Gwendolyn has even thought about sending her 11 year old daughter to private school, but the cost of tuition would cut deep into her finances.

There is one hope Gwendolyn feels will help her children pursue their college education when the time comes, that being the Pittsburgh Promise. The Pittsburgh Promise is a scholarship program which started in 2008. The program awards children in the Pittsburgh attending public school up to $40,000 towards their college tuition. “I just have to pray that it still remains in place when it’s their time to graduate,” Henderson says. “With the Pittsburgh Promise and the little money I do have, and maybe some other assistance, I can see my children pursing their college education,” Henderson continues.

Though college is a little more than a year away for her son and seven more years away for her daughter, the education cuts in place today are something she continues to worry about. “A lot of minority kids are not going to be able to pursue a college career after high school,” Henderson says. “It’s bad, there is nothing good about Corbett; nothing good will come out of all the education cuts.”

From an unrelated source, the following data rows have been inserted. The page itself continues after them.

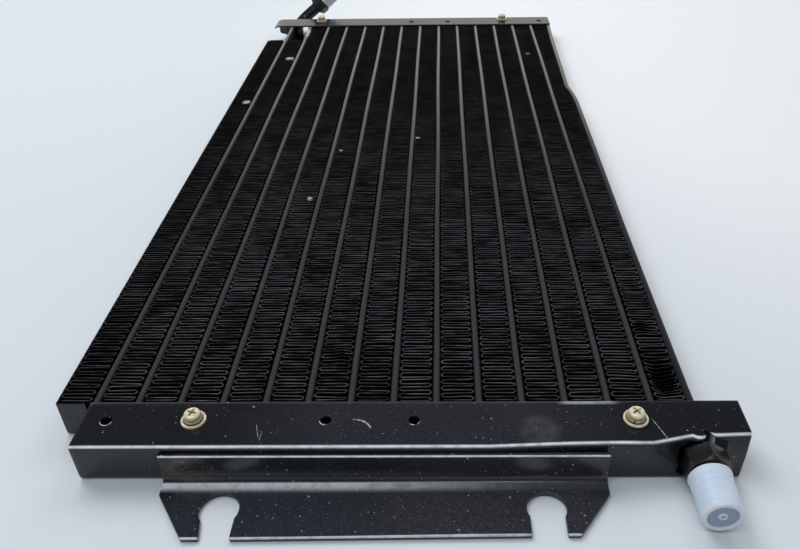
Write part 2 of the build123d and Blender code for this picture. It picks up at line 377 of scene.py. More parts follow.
# Chips in the fins' paint: x, y and radius, in metres
CHIPS = (
    (-0.1679, 0.0895, 0.0042), (-0.1453, 0.2165, 0.0050), (-0.0767, -0.1072, 0.0024),
    (-0.0616, -0.0221, 0.0018), (0.0050, 0.0034, 0.0020), (0.1248, 0.2264, 0.0026),
    (-0.0464, -0.0455, 0.0016),
)


def fin_paint():
    """Matt black paint on the fins, with a highlight painted along their upper edges, and a few
    chips.
    """
    paint = Finish("fin_paint", IOR=1.4, Specular_IOR_Level=0.2)
    edge = paint.z.ramp(tube_high.z - 1.0 * MM, tube_high.z - 0.1 * MM)
    patch = paint.noise(38.0, 3.0).ramp(0.35, 0.68)
    glint = paint.noise(1.0, 2.0, 0.5, paint.stretched(60.0, 380.0, 0.0)).ramp(0.42, 0.66)
    near = 1 - paint.y.ramp(-0.34, 0.16)
    left = paint.x.ramp(-0.185, -0.130)
    # Painted highlight: the upper edges lighten in patches and glints, most near the front and the
    # left
    edge_highlight = edge * (0.14 + 0.45 * patch + 0.60 * glint)
    edge_highlight = edge_highlight * (0.10 + 0.90 * near) * (0.55 + 0.45 * left)
    color = paint.mix(edge_highlight, FIN_BLACK, FIN_EDGE_HIGHLIGHT)
    for x, y, radius in CHIPS:
        chip = near_point(paint, x, y, radius * 1.2) * paint.noise(800.0).ramp(0.40, 0.46)
        color = paint.mix(chip, color, FIN_BARE)
    rough = 0.55 - 0.12 * patch
    return paint.set(Base_Color=color, Roughness=rough)


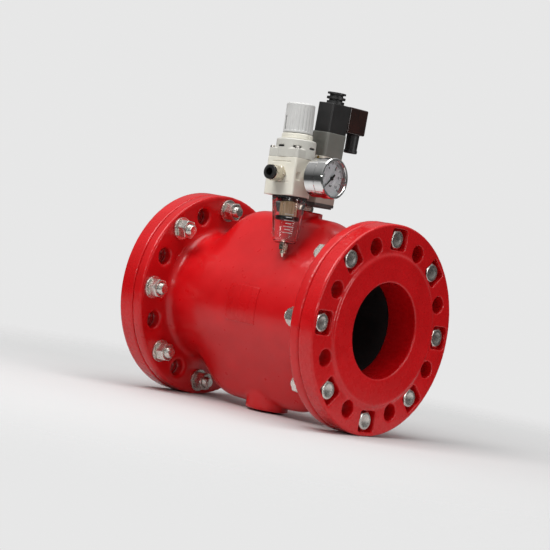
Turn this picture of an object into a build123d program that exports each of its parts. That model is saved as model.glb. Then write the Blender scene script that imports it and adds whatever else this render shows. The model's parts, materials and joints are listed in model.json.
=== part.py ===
from build123d import *
import math
import os

# Air-operated pinch valve, DN100 PN16, with its filter regulator and solenoid valve.
# Origin: centre of the flow bore at mid-length. +X along the pipe, +Z up. Millimetres.

# ---- driving dimensions -------------------------------------------------------------
BORE_R = 50.0                 # flow bore, DN100
FACE_TO_FACE = 280.0          # over the raised faces
FLANGE_R = 110.0
RAISED_R = 79.0
RAISED_H = 2.0
END_FLANGE_T = 18.6
CASING_FLANGE_T = 13.0
PIPE_PCD = 180.0
PIPE_HOLE_R = 9.0
BOLT_PCD = 188.8
BOLT_R = 5.9                  # M12 shank
BOLT_HOLE_R = 6.75
BOLT_LENGTH = 40.0
HEX_AF = 18.0                 # M12 head and nut
HEAD_H = 7.5
NUT_H = 10.8
WASHER_R = 12.0
WASHER_T = 2.5
POCKET_RADIAL = 22.0
POCKET_WIDE = 24.0
POCKET_DEPTH = 10.0
POCKET_CORNER = 3.0
BOLT_COUNT = 8                # body bolts and pipe holes, each end
PIPE_HOLE_FIRST = 22.5        # pipe holes sit between the body bolts, degrees

NECK_R = 68.0                 # neck and flat flank of the barrel
BARREL_TIP_R = 24.0           # rounded top and bottom of the barrel's oval
BARREL_TIP_Z = 78.0
CREST_HALF = 42.0             # straight length of the crest, each side of the middle
SHOULDER_R = 50.0
WALL = 8.0
PAD_X0, PAD_X1 = -21.0, 20.0  # raised pad on the near flank
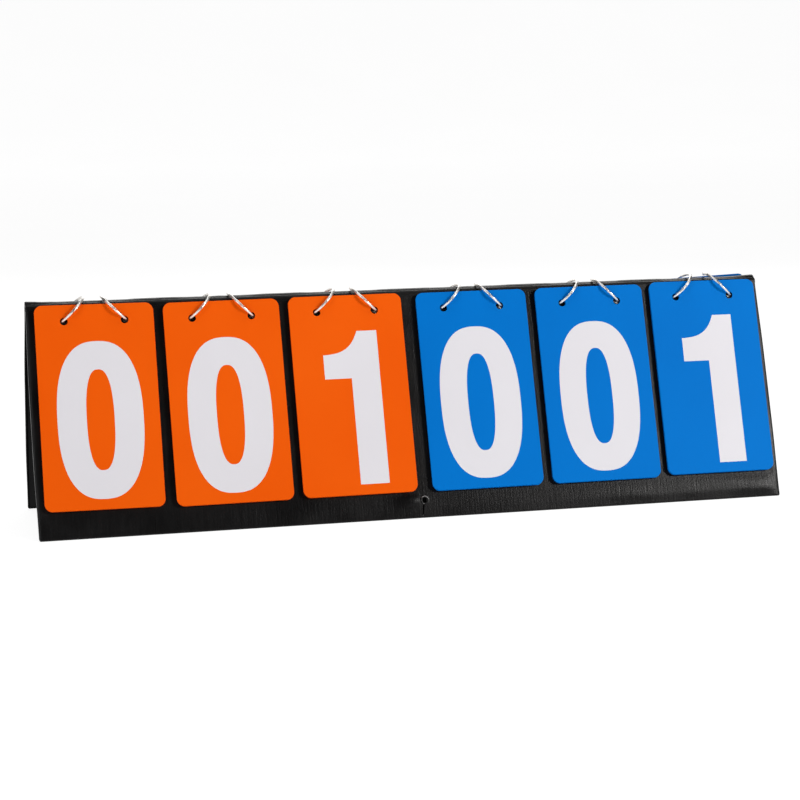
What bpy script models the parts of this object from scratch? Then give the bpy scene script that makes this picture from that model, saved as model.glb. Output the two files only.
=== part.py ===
"""Tabletop flip scoreboard: a leatherette board folded as a tent, with six ring-bound decks of number cards.

Metres, +Z up, +X to the right of someone who reads the score, +Y towards the back. The origin is on the table,
under the middle of the board. Decks are numbered 1 to 6 from the left.
"""

from math import atan2, cos, hypot, pi, radians, sin, sqrt

import bmesh
import bpy
from mathutils import Matrix, Vector

# Board
BOARD_LENGTH = 0.602
LEAN = radians(19.0)  # each panel from the vertical
PANEL_THICKNESS = 0.004
SLOPE_TO_FOOT = 0.1826  # hinge axis down the outer face to the table
SPINE_DEPTH = 0.0131
SPINE_CROWN = 0.0011  # the padded arch of the spine's cover, 0.3 mm below the lowest ring
SKIN = 0.0008  # leatherette with its paper backing
LINING = 0.0006
GREY_BOARD = 0.0020
WRAP = 0.0012  # leatherette and glue turned round the ends and the foot
GAP = 0.0003
CENTRE_FOLD_GAP = 0.006  # between left and right boards, where the closed tent folds in half
HINGE_CLEAR = 0.0027  # hinge axis to the panel's inner end
SKIN_TOP = 0.00125  # hinge axis to the end of the outer skin
EDGE_ROUND = 0.0013

# Relief hole and slit at the foot of the centre fold
RELIEF_RADIUS = 0.0022
RELIEF_RISE = 0.0145
RELIEF_OFFSET = 0.0011
SLIT_WIDTH = 0.0006
SLIT_TOP_OFFSET, SLIT_FOOT_OFFSET = -0.0006, -0.0024  # from the middle of the hole, at its height and at the foot

# Cards
CARD_WIDTH = 0.0915
CARD_HEIGHT = 0.160
CARD_THICKNESS = 0.0004
CARD_CORNER = 0.006
CARD_BELOW_HINGE = 0.0013  # hinge axis down the slope to a card's top edge
STACK_THICKNESS = 0.0027
HOLE_RADIUS = 0.003
HOLE_DROP = 0.013
HOLE_SPACING = 0.0468
DECK_CENTRES = (-0.2492, -0.1498, -0.0506, 0.0532, 0.1528, 0.2511)
DECK_HANG = (0.0006, -0.0005, 0.0, -0.0004, -0.0002, 0.0009)  # how much higher or lower each deck hangs
DECK_TURN = (-0.29, 0.17, 0.14, 0.10, 0.02, -0.14)  # degrees, anticlockwise from the front
DECKS = range(1, 7)
ORANGE_DECKS = (1, 2, 3)
FLIPPED_DECKS = (3, 6)  # their first card hangs at the back
FLIPPED_TURN = {3: 0.0, 6: -1.4}  # degrees from the line between its rings, anticlockwise from the back
FLIPPED_RAISE = {3: 0.0, 6: 0.0005}

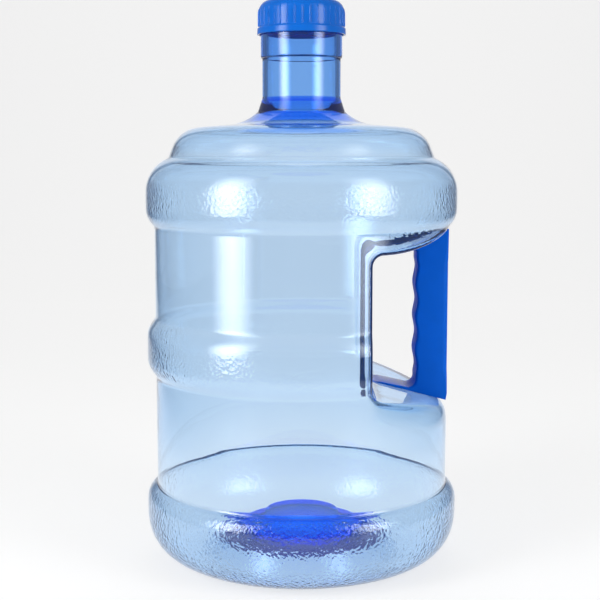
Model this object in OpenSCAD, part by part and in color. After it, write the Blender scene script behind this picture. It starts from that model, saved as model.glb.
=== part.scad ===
// Large water jug: a blow-moulded bottle with a through notch on the +X side, a handle frame
// held in that notch, and a screw cap with a sealing liner. The bottle's blown body and its
// unblown neck are one piece of plastic, drawn as two solids that meet at the foot of the mouth.
// Millimetres, +Z up, ground at z = 0.

/* [Bottle body] */
// Radius of the straight wall
body_r = 102; // [98:1:106]
// Thickness of the blown wall
wall = 1.2; // [1:0.1:1.8]
// Height of the crease above the base band
base_h = 53.5; // [50:0.5:56]
// How far the base band stands out past the straight wall
base_out = 7; // [5:0.5:8]
// Radius of the foot ring's outer edge
foot_r = 70.7; // [66:0.1:75]
// Width of the flat that the jug stands on
foot_w = 4.7; // [3:0.1:6]

/* [Bands and shoulder] */
// Height of the lower crease of the middle band
band_z = 130; // [120:1:140]
// Height of the middle band
band_h = 40.3; // [36:0.1:44]
// How far the middle band and the shoulder roll stand out
band_out = 5.8; // [4:0.1:7]
// Height of the crease under the shoulder roll
shoulder_z = 233.2; // [230:0.1:236]
// Height of the crease over the shoulder roll
tier_z = 280.4; // [278:0.1:284]
// Radius of the upper tier at that crease
tier_r = 91.9; // [90:0.1:94]

/* [Neck] */
// Radius of the mouth
mouth_r = 24; // [22:0.1:24.5]
// Outer radius of the neck
neck_r = 27; // [26.5:0.1:27.2]
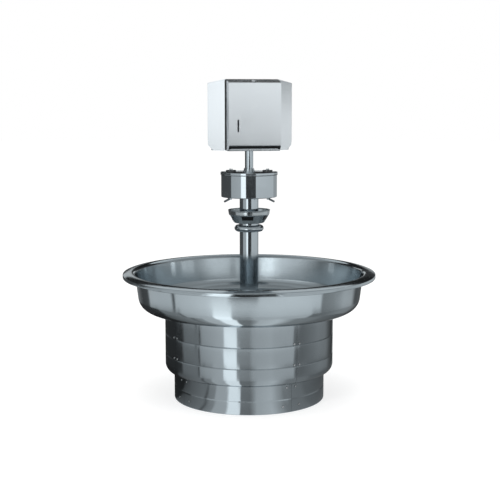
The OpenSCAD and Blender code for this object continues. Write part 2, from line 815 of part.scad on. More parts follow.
module soap_lever(i) {
  color(steel) at_soap(i) translate([pivot_x, 0, pivot_z]) rotate([0, lever_drop, 0]) difference() {
    union() {
      translate([0, lever_w / 2, 0]) rotate([90, 0, 0]) cylinder(r = knuckle_r, h = lever_w);
      translate([0, -lever_w / 2, -lever_t / 2]) cube([lever_l - lever_w / 2, lever_w, lever_t]);
      translate([lever_l - lever_w / 2, 0, -lever_t / 2]) cylinder(r = lever_w / 2, h = lever_t, $fn = 48);
    }
    cross_pin(lever_pin_r + run, lever_pin_l);
  }
}

module lever_pins() {
  color(bright_steel) for (i = [0:2]) at_soap(i)
    translate([pivot_x, 0, pivot_z]) cross_pin(lever_pin_r, lever_pin_l);
}

module post() {
  color(bright_steel) rotate_extrude() polygon([
    [post_r - post_t, post_z], [post_r, post_z], [post_r, post_top], [0, post_top],
    [0, post_top - post_t], [post_r - post_t, post_top - post_t]]);
}

module post_collar() {
  low = lid_top + slip;
  foot = 5;
  foot_w = 11;
  wall = 6;
  high = low + 16;
  color(bright_steel) rotate_extrude() polygon([
    [post_r + slip, low], [post_r + foot_w, low], [post_r + foot_w, low + foot],
    [post_r + wall, low + foot + wall / 2], [post_r + wall, high], [post_r + slip, high]]);
}

// Sleeve on the post, with a web and a back plate behind each dispenser
module dispenser_bracket() {
  plate_x = disp_back - slip - bracket_t;
  color(dark_steel) translate([0, 0, bracket_low]) linear_extrude(bracket_top - bracket_low) difference() {
    union() {
      circle(r = sleeve_r);
      for (i = [0:2]) at_dispenser(i) {
        translate([post_r + bracket_t, -bracket_t / 2]) square([plate_x - post_r, bracket_t]);
        translate([plate_x, -bracket_w / 2]) square([bracket_t, bracket_w]);
      }
    }
    circle(r = post_r + slip);
  }
}

// Height of the outer top of a dispenser at distance x
function top_z(x) = front_top + (disp_front - x) * tan(tilt);

// Slab of a side outline, between two distances along the dispenser's width
module slab(y0, y1) {
  translate([0, y1, 0]) rotate([90, 0, 0]) linear_extrude(y1 - y0) children();
}

// Open cabinet: two sides, back, floor with the towel tray lip, and the lock rail
module cabinet(i) {
  half = disp_w / 2;
  front = disp_front - shell_gap;
  drop = shell_gap / cos(tilt);
  chin_x = disp_front - chin_d;
  lip_x = lip_h * chin_d / chin_h;
  lip_in = 12;
  lip_half = half - lip_in;
  cut = 3;
  color(steel) at_dispenser(i) difference() {
    union() {
      for (s = [-1, 1]) slab(s > 0 ? half - disp_t : -half, s > 0 ? half : -half + disp_t) polygon([
        [disp_back, disp_z], [chin_x, disp_z], [front, disp_z + chin_h * (front - chin_x) / chin_d],
        [front, top_z(front) - drop - cut], [front - cut, top_z(front - cut) - drop],
        [disp_back, top_z(disp_back) - drop]]);
      translate([disp_back, -half, disp_z]) cube([disp_t, 2 * half, disp_h - drop - 1]);
      translate([disp_back, -half, disp_z]) cube([disp_d - chin_d, 2 * half, disp_t]);
      slab(-lip_half, lip_half) polygon([
        [chin_x - 2 * disp_t, disp_z], [chin_x, disp_z], [chin_x + lip_x, disp_z + lip_h],
        [chin_x + lip_x - disp_t, disp_z + lip_h + 1], [chin_x - disp_t, disp_z + disp_t]]);
      at_lock() translate([-rail_back - rail_w / 2, -half + disp_t / 2, -rail_depth - disp_t])
        cube([rail_w, disp_w - disp_t, disp_t]);
    }
    translate([hinge_x, 0, hinge_z]) cross_pin(pin_r + run, disp_w + 2);
  }
}

// Place and tilt of the lock, on the sloping top of the door
module at_lock() {
  translate([lock_x, 0, lock_z]) rotate([0, tilt, 0]) children();
}

// Drop-down front with its sloping top, hinged along its lower edge
module towel_door(i) {
  half = disp_w / 2;
  back = disp_back + slip;
  bend = 3;
  in = disp_front - disp_t;
  drop = disp_t / cos(tilt);
  c = [disp_front - bend, front_top + bend * (tan(tilt) - 1 / cos(tilt))];
  notch_z = hinge_z + notch_h;
  return_z = front_top - 10;
  slot_r = slot_w / 2;
  color(steel) at_dispenser(i) difference() {
    union() {
      slab(-half, half) polygon(concat(
        [[in, notch_z], [disp_front, notch_z]], arc(c, bend, 0, 90 - tilt, 4), [[back, top_z(back)],
         [back, top_z(back) - drop]], arc(c, bend - disp_t, 90 - tilt, 0, 4)));
      slab(-side_in, side_in) polygon([
        [in, hinge_z], [disp_front, hinge_z], [disp_front, notch_z + 1], [in, notch_z + 1]]);
      for (s = [-1, 1]) slab(s > 0 ? side_in - disp_t : -side_in, s > 0 ? side_in : -side_in + disp_t)
        polygon([
          [in - return_d, notch_z + 1], [in + disp_t / 3, notch_z + 1],
          [in + disp_t / 3, return_z], [in - return_d, return_z]]);
      translate([hinge_x, side_in, hinge_z]) rotate([90, 0, 0])
        cylinder(r = hinge_knuckle_r, h = 2 * side_in);
      at_lock() translate([0, 0, -rail_depth]) cylinder(r = plug_r + 4, h = rail_depth - disp_t / 2);
    }
    translate([hinge_x, 0, hinge_z]) cross_pin(pin_r + run, disp_w + 2);
    at_lock() translate([0, 0, -rail_depth - 1]) cylinder(r = plug_r + run, h = rail_depth + 5, $fn = 48);
    translate([disp_front - 10, slot_x - half, disp_z + slot_z]) {
      translate([0, -slot_r, slot_r]) cube([20, slot_w, slot_h - slot_w]);
      for (z = [slot_r, slot_h - slot_r]) translate([0, 0, z]) rotate([0, 90, 0])
        cylinder(r = slot_r, h = 20, $fn = 48);
    }
  }
}

module hinge_pins() {
  color(bright_steel) for (i = [0:2]) at_dispenser(i)
    translate([hinge_x, 0, hinge_z]) cross_pin(pin_r, disp_w);
}

// Turning plug of a door lock, with its keyhole and the cam below, shown unlocked
module door_lock(i) {
  head_t = 2.5;
  keyhole = [7, 1.4, 5];
  cam_z = -plug_l - cam_t;
  color(bright_steel) at_dispenser(i) at_lock() difference() {
    union() {
      translate([0, 0, slip]) cylinder(r = lock_head_r, h = head_t);
      translate([0, 0, -plug_l]) cylinder(r = plug_r, h = plug_l + 1, $fn = 48);
      translate([0, 0, cam_z]) cylinder(r = plug_r, h = cam_t, $fn = 48);
      translate([-cam_w / 2, 0, cam_z]) cube([cam_w, cam_l, cam_t]);
    }
    translate([-keyhole[0] / 2, -keyhole[1] / 2, 1]) cube(keyhole);
  }
}

base_panel(0);  // base_panel_1
base_panel(1);  // base_panel_2
base_panel(2);  // base_panel_3
base_panel(3);  // base_panel_4
skirt_panel(0);  // skirt_panel_1
skirt_panel(1);  // skirt_panel_2
skirt_panel(2);  // skirt_panel_3
skirt_panel(3);  // skirt_panel_4
base_screws();
skirt_screws();
floor_ring();
middle_ring();
frame_uprights();
bowl_ring();
bowl();
drain_strainer();
drain_body();
waste_trap();
stop_valves();
stop_handle(1, "#b5342c");  // hot_stop_handle
stop_handle(-1, "#2f5fa8");  // cold_stop_handle
mixing_valve();
solenoid_valve();
supply_riser();
control_box();
foot_gasket();
foot_tube();
column_tube();
joint_screw();
spray_ring();
sensor_cup();
sensor_windows();
upper_tube();
soap_drum();
drum_lid();
filler_cap(0);  // filler_cap_1
filler_cap(1);  // filler_cap_2
filler_cap(2);  // filler_cap_3
soap_valve(0);  // soap_valve_1
soap_valve(1);  // soap_valve_2
soap_valve(2);  // soap_valve_3
soap_lever(0);  // soap_lever_1
soap_lever(1);  // soap_lever_2
soap_lever(2);  // soap_lever_3
lever_pins();
post();
post_collar();
dispenser_bracket();
cabinet(0);  // cabinet_1
cabinet(1);  // cabinet_2
cabinet(2);  // cabinet_3
towel_door(0);  // towel_door_1
towel_door(1);  // towel_door_2
towel_door(2);  // towel_door_3
hinge_pins();
door_lock(0);  // door_lock_1
door_lock(1);  // door_lock_2
door_lock(2);  // door_lock_3
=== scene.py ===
from math import asin, atan2, cos, degrees, pi, radians, sin, tan

import bmesh
import bpy
from mathutils import Matrix, Vector


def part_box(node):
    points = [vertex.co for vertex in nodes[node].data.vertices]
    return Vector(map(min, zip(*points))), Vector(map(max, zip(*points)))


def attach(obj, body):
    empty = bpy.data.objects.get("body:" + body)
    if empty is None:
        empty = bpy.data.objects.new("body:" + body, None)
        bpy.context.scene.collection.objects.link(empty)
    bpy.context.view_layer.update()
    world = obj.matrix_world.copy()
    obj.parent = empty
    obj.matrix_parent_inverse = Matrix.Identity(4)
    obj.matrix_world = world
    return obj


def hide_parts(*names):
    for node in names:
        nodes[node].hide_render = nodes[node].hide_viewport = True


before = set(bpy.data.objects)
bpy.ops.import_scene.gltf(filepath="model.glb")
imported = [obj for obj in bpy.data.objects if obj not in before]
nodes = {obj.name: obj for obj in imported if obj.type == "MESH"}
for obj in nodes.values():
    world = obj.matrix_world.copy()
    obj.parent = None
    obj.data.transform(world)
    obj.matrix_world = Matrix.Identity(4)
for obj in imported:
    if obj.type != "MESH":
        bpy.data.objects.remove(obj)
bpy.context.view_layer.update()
MM = 0.001

# The photograph's view: a long lens at eye height, about six metres away,
# looking a little down on the bowl.
CAMERA_PLACE = (0.0050, -5.900, 1.602)
CAMERA_PITCH = radians(7.7)
CAMERA_LENS, SENSOR_WIDTH = 79.1, 36

camera = bpy.data.objects.new("camera", bpy.data.cameras.new("camera"))
camera.data.lens = CAMERA_LENS
camera.data.sensor_width = SENSOR_WIDTH
camera.location = CAMERA_PLACE
camera.rotation_euler = (pi / 2 - CAMERA_PITCH, 0, 0)
bpy.context.scene.collection.objects.link(camera)
bpy.context.scene.camera = camera
bpy.context.scene.view_settings.view_transform = "Standard"


def add(tree, kind, links=None, **settings):
    """A new node with its settings, its inputs linked to sockets or set to values."""
    node = tree.nodes.new("ShaderNode" + kind)
    for name, value in settings.items():
        setattr(node, name, value)
    for name, value in (links or {}).items():
        if isinstance(value, bpy.types.NodeSocket):
            tree.links.new(value, node.inputs[name])
        else:
            node.inputs[name].default_value = value
    return node


def linear(hex_colour):
    """An sRGB colour such as #A9B4BC as linear red, green, blue and alpha."""
    parts = [int(hex_colour[i:i + 2], 16) / 255 for i in (1, 3, 5)]
    return [c / 12.92 if c < 0.04045 else ((c + 0.055) / 1.055) ** 2.4 for c in parts] + [1]


def plain_sight(tree):
    """A socket that is 1 for what is seen directly, mirrored or through glass, and 0 for diffuse light."""
    path = add(tree, "LightPath")
    seen = add(tree, "Math", {0: path.outputs["Is Camera Ray"], 1: path.outputs["Is Glossy Ray"]},
               operation="MAXIMUM")
    return add(tree, "Math", {0: seen.outputs[0], 1: path.outputs["Is Transmission Ray"]},
               operation="MAXIMUM").outputs[0]


# White world: the camera, and what metal and glass reflect, see plain white
# above the sweep, and the diffuse light that it gives is a little lower.
WORLD_FILL = 0.75

world = bpy.data.worlds.new("white studio")
bpy.context.scene.world = world
world.use_nodes = True
tree = world.node_tree
tree.nodes.clear()
level = add(tree, "Mix", {"Factor": plain_sight(tree), "A": WORLD_FILL, "B": 1.0})
back = add(tree, "Background", {"Color": linear("#FFFFFF"), "Strength": level.outputs[0]})
add(tree, "OutputWorld", {"Surface": back.outputs[0]})


SHARP = radians(40)


def new_object(name, bm):
    """An object from a finished bmesh, smooth but for its real edges."""
    mesh = bpy.data.meshes.new(name)
    for face in bm.faces:
        face.smooth = True
    bm.to_mesh(mesh)
    bm.free()
    mesh.set_sharp_from_angle(angle=SHARP)
    piece = bpy.data.objects.new(name, mesh)
    bpy.context.scene.collection.objects.link(piece)
    return piece


def new_material(name):
    """A material with an empty node tree, and that tree."""
    material = bpy.data.materials.new(name)
    material.use_nodes = True
    material.node_tree.nodes.clear()
    return material, material.node_tree


# Pale floor of the studio: matt paper, mostly lit from within for the camera,
# so that only a soft shadow of the pedestal is left on it.
FLOOR_R, FLOOR_SIDES = 40, 64
FLOOR_GLOW = 0.62
FLOOR_PAPER = "#C6C6C6"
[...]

Gwendolyn hopes her children will excel in their education and always strive to do better. “I hope my children understand that education is key. I hope that they take advantage of what is offered to them today,” Henderson says. “Whether it is going to tutoring services after school for extra help or raising their hands every five minutes to ask a question, I want them to take advantage of what is offered today because it will set them up for tomorrow. That is my hope, my prayer, and my teaching to my children.”

Gwendolyn says in order to achieve anything in life one must be educated. “Without that, your not going anywhere,” Henderson says. “It doesn’t have to be college, but some type of trade or certification to keep you moving up because it’s hard out here,” Henderson says.